The other main draw of The ‘Ōlelo Room, aside from the desserts, which are the same trio available over at Makahiki, is the selection of sushi. The menu includes ahi selections, Futomaki-style sushi/maki rolls, and Nigiri-style sushi and sashimi that are available for every taste and style. Don’t believe me? Here’s a few rolls we had. The plant-based roll includes lettuce, tomato, avocado, and red onion. It is basically a salad in a sushi roll, but it is a nice starter or palate cleanser. For the more traditional sushi connoisseur, there are rolls like the Rainbow Roll, with ahi, cured salmon, avocado, and cucumber. It’s fresh, in taste and presentation, plus that wasabi Mickey is just too cute. Yet, let’s say you don’t want seafood or just vegetables, but want sushi, you’re still covered. The Peking Duck Roll has five-spiced roast duck, spring onions, hoisin sauce, and crispy shards of duck skin.

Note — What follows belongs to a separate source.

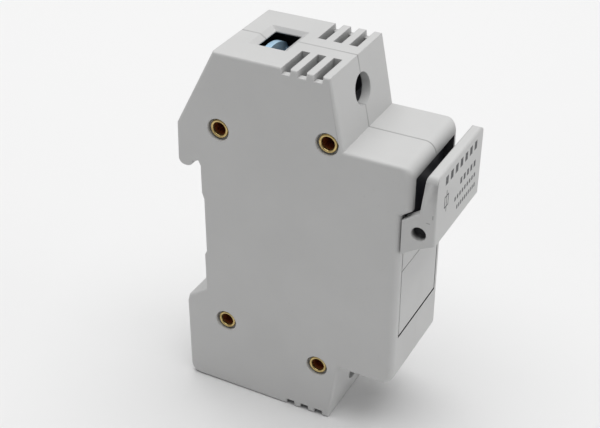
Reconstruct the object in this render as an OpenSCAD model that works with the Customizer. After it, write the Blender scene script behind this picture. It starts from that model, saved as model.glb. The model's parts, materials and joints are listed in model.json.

This is for all of you carnivores out there, and it will absolutely satisfy.

Lastly, The ‘Ōlelo Room has a special plate of chilled seafood, perfect for a special occasion, called the Ike Platter. While it could be shared, if you have other small plates, it is the perfect meal if you don’t want to be disturbed by pesky sides. It includes 2 king crab legs, 2 Goose Point oysters, 3 jumbo prawns, and 4 oz. of ahi poke. Like all of the seafood we partook in at Aulani, it is super fresh. In fact, aside from a single squid dish we had at a restaurant away from the resort, it may have been the best seafood we had that week.
Overall, Aulani has a vast assortment of dining options, even with limitations during this time. You can have something as simple as chicken fingers or a hamburger, but there are distinctive dishes, unique flavor profiles, and upscale options for those seeking something special. Aulani covers all of the bases that you would expect them to, but in their own special way, and they always leave you wanting more, regardless of how full you fell.